Sure, it can’t predict out any further than the next data point with any confidence that would be interesting, but then again nothing really can.
So year 25, answer is around 42-43.
Years past that, it’s an unreasonable question, unless you’re just trying to make a rhetorical point.
Agreed. Piece-wise linear. The question is: What happened in year 10 and will that continue?

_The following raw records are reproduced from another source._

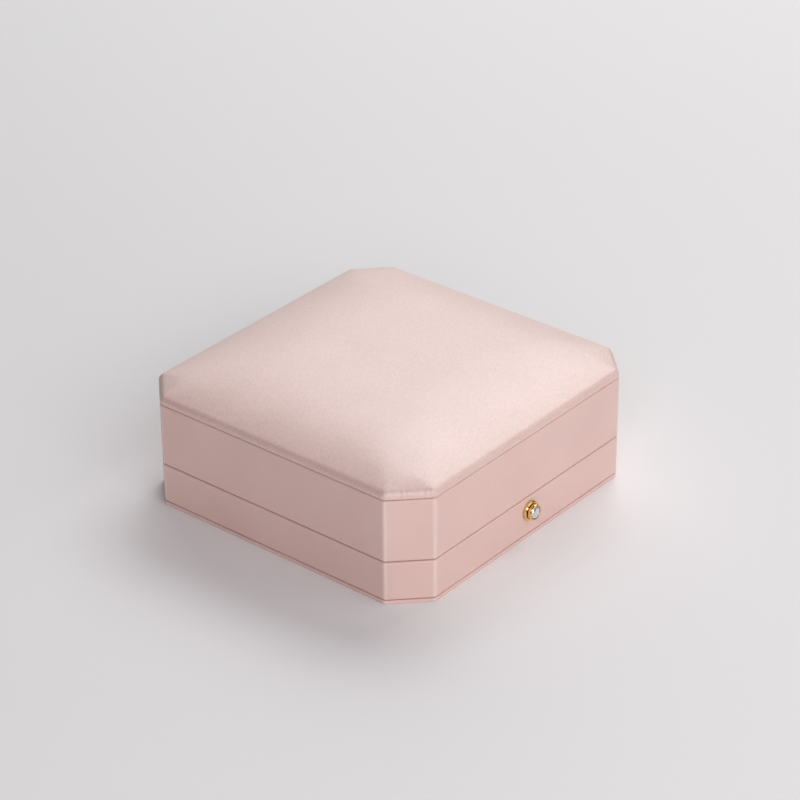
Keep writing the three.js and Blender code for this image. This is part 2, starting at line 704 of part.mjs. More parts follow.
function knuckleSpan(index) {
  const start = -HINGE_LENGTH / 2 + index * KNUCKLE_PITCH;
  return [start + KNUCKLE_GAP / 2, start + KNUCKLE_PITCH - KNUCKLE_GAP / 2];
}

// One leaf: up is 1 for the lid's leaf and -1 for the base's.
// It lies flat between the rims, turns along the wall inside, and curls round the pin.
function hingeLeaf(name, up) {
  const half = HINGE_LENGTH / 2;
  const wallY = BACK - IN_CAVITY - GAP;
  const levels = (near, far) => [SEAM_Z + up * near, SEAM_Z + up * far].sort((a, b) => a - b);
  const flatZ = levels(LEAF_HALF_GAP, LEAF_HALF_GAP + SHEET);
  const knuckleRoom = KNUCKLE_RADIUS + GAP;
  const flat = block([-half, half], [wallY - SHEET, AXIS_Y - knuckleRoom], flatZ);
  const upright = block([-half, half], [wallY - SHEET, wallY], levels(LEAF_HALF_GAP, LEAF_REACH));
  const own = [];
  for (let i = up > 0 ? 1 : 0; i < KNUCKLES; i += 2) {
    own.push(barX(KNUCKLE_RADIUS, knuckleSpan(i), AXIS_Y, SEAM_Z));
    own.push(block(knuckleSpan(i), [wallY, AXIS_Y - PIN_RADIUS], flatZ));
  }
  const bore = barX(PIN_RADIUS + PIN_CLEARANCE, [-half - 1, half + 1], AXIS_Y, SEAM_Z);
  const holes = [-HINGE_RIVET_SPREAD, HINGE_RIVET_SPREAD].map((x) =>
    barY(
      RIVET_RADIUS + RIVET_CLEARANCE,
      x,
      [wallY - SHEET - 1, wallY + 1],
      SEAM_Z + up * LEAF_RIVET_OFFSET,
      16,
    ),
  );
  return node(name, "gold", cut(join([flat, upright, ...own]), [bore, ...holes]));
}

function hingePin() {
  const half = HINGE_LENGTH / 2;
  const shaft = barX(PIN_RADIUS, [-half - PIN_HEAD, half + PIN_HEAD], AXIS_Y, SEAM_Z);
  const heads = [
    [-half - PIN_HEAD, -half - SEAT + KNUCKLE_GAP / 2],
    [half + SEAT - KNUCKLE_GAP / 2, half + PIN_HEAD],
  ].map((span) => barX(PIN_HEAD_RADIUS, span, AXIS_Y, SEAM_Z));
  return node("hinge_pin", "gold", join([shaft, ...heads]));
}

const group = new THREE.Group();
group.add(
  bottomBoard(),
  baseShell(),
  baseWrap(),
  baseLining(),
  insertBoard(),
  insertPad(),
  buttonBezel(),
  lockCase(),
  ...pair("lock_rivet", RIVET_SPREAD, LOCK_RIVET_Z, -1, "steel"),
  buttonSpring(),
  hingeLeaf("hinge_base_leaf", -1),
  hingePin(),
  ...pair("hinge_base_rivet", HINGE_RIVET_SPREAD, SEAM_Z - LEAF_RIVET_OFFSET, 1, "gold"),
  buttonPlunger(),
  buttonCrystal(),
  latchPlate(),
  latchClip(),
  lidShell(),
  lidWrap(),
  lidLining(),
  lidInnerPad(),
  topBoard(),
  topFoam(),
  topCover(),
  strikePlate(),
  ...pair("strike_rivet", RIVET_SPREAD, STRIKE_RIVET_Z, -1, "steel"),
  hingeLeaf("hinge_lid_leaf", 1),
  ...pair("hinge_lid_rivet", HINGE_RIVET_SPREAD, SEAM_Z + LEAF_RIVET_OFFSET, 1, "gold"),
);

export default group;
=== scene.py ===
"""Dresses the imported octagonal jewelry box: leatherette outside, velvet and satin inside, gilt fittings.

Metres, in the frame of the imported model: +Z up, the front wall with the button faces -Y.
"""

import logging
import math
from dataclasses import dataclass, field
from enum import Enum
from typing import Iterable, Optional, Sequence

import bmesh
import bpy
from mathutils import Matrix, Vector, noise


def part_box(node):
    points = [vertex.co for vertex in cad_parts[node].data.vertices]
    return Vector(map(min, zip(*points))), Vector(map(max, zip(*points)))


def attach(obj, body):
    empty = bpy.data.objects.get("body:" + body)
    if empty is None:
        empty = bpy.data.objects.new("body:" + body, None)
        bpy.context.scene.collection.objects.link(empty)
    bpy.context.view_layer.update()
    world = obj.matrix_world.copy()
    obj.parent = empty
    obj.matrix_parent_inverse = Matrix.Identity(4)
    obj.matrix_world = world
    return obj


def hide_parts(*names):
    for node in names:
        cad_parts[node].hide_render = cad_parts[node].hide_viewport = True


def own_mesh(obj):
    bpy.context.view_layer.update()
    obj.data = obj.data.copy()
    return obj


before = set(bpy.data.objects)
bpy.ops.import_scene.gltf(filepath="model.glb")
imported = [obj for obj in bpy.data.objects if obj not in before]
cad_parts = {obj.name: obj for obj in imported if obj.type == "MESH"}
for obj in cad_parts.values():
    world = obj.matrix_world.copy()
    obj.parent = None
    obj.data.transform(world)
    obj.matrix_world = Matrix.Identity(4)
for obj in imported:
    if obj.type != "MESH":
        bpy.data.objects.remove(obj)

LOG = logging.getLogger("jewelry_box")
MM = 0.001
TINY = 1e-6

Colour = tuple[float, float, float, float]

WHITE: Colour = (1.0, 1.0, 1.0, 1.0)

# How far the corners are set back along each wall: outside, and inside the linings.
OUTER_SETBACK = 9.5 * MM
INNER_SETBACK = 6.9 * MM

# Places of the sockets of a Mix node that mixes colours.
MIX_SHARE = 0
MIX_UNDER = 6
MIX_OVER = 7
MIX_RESULT = 2


def tone(red: float, green: float, blue: float) -> Colour:
    """Turns a display colour into the linear one that shaders take.

    Args:
        red: Red from 0 to 1, as shown on a display.
        green: Green from 0 to 1.
        blue: Blue from 0 to 1.

    Returns:
        The linear colour with full alpha.
    """
    linear = [c / 12.92 if c <= 0.04045 else ((c + 0.055) / 1.055) ** 2.4 for c in (red, green, blue)]
    return (linear[0], linear[1], linear[2], 1.0)


def shift(colour: Colour, factor: float) -> Colour:
    """Returns the colour made lighter or darker by a factor."""
    return (colour[0] * factor, colour[1] * factor, colour[2] * factor, 1.0)


# ---------------------------------------------------------------------------
# Finishes
# ---------------------------------------------------------------------------


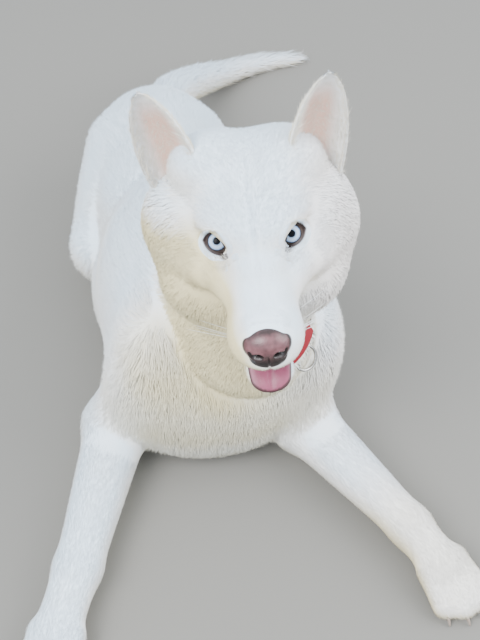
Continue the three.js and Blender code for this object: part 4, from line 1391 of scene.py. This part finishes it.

They’re all the same order of magnitude, basically flat! /computer scientist
After the singularity, none of them will matter.
Ahem. The wingularity.
Piecewise linear makes sense – but given the data, I’d go with exponential. Running this for 25 and 30?
Year 25 … 42.47
Year 30 … 51.77
Year 35 … 63.12
Year 40 … 76.96
Characteristically, you asked for a regression of five data points, and got about half a dozen different answers. Highly instructive.
As others have stated it takes knowledge of the underlying process to know what curve to fit, and if fitting a curve is even appropriate. Things like shifts in costs, political climate, legal environment, personnel changes etc, could undermine any estimate.
On the other hand, if you’re using math to make a rhetorical point about something that appears to be growing without bound, fitting an exponential might provide the most bang for buck.
I can’t be fooled – these are the reciprocal probabilities of Hillary winning the presidency in 2016, 2020, 2024, etc as calculated by Sam Wang.
And the curve is really a flatline
Wait a minute, did they stop projections merely because they only have a mandate to do it until 20 years out, or because of the ‘2038 problem’ of systems that use a signed 32-bit int for time_t?
This is all too nerdy. Pick any curve fit from Excel and then tell everybody “I have proved with my spreadsheet that it’s going to be x.” That’s what most consultants do. Not the EIA: when forecasting the trend in renewable energy, they always go for linear, because Tradition.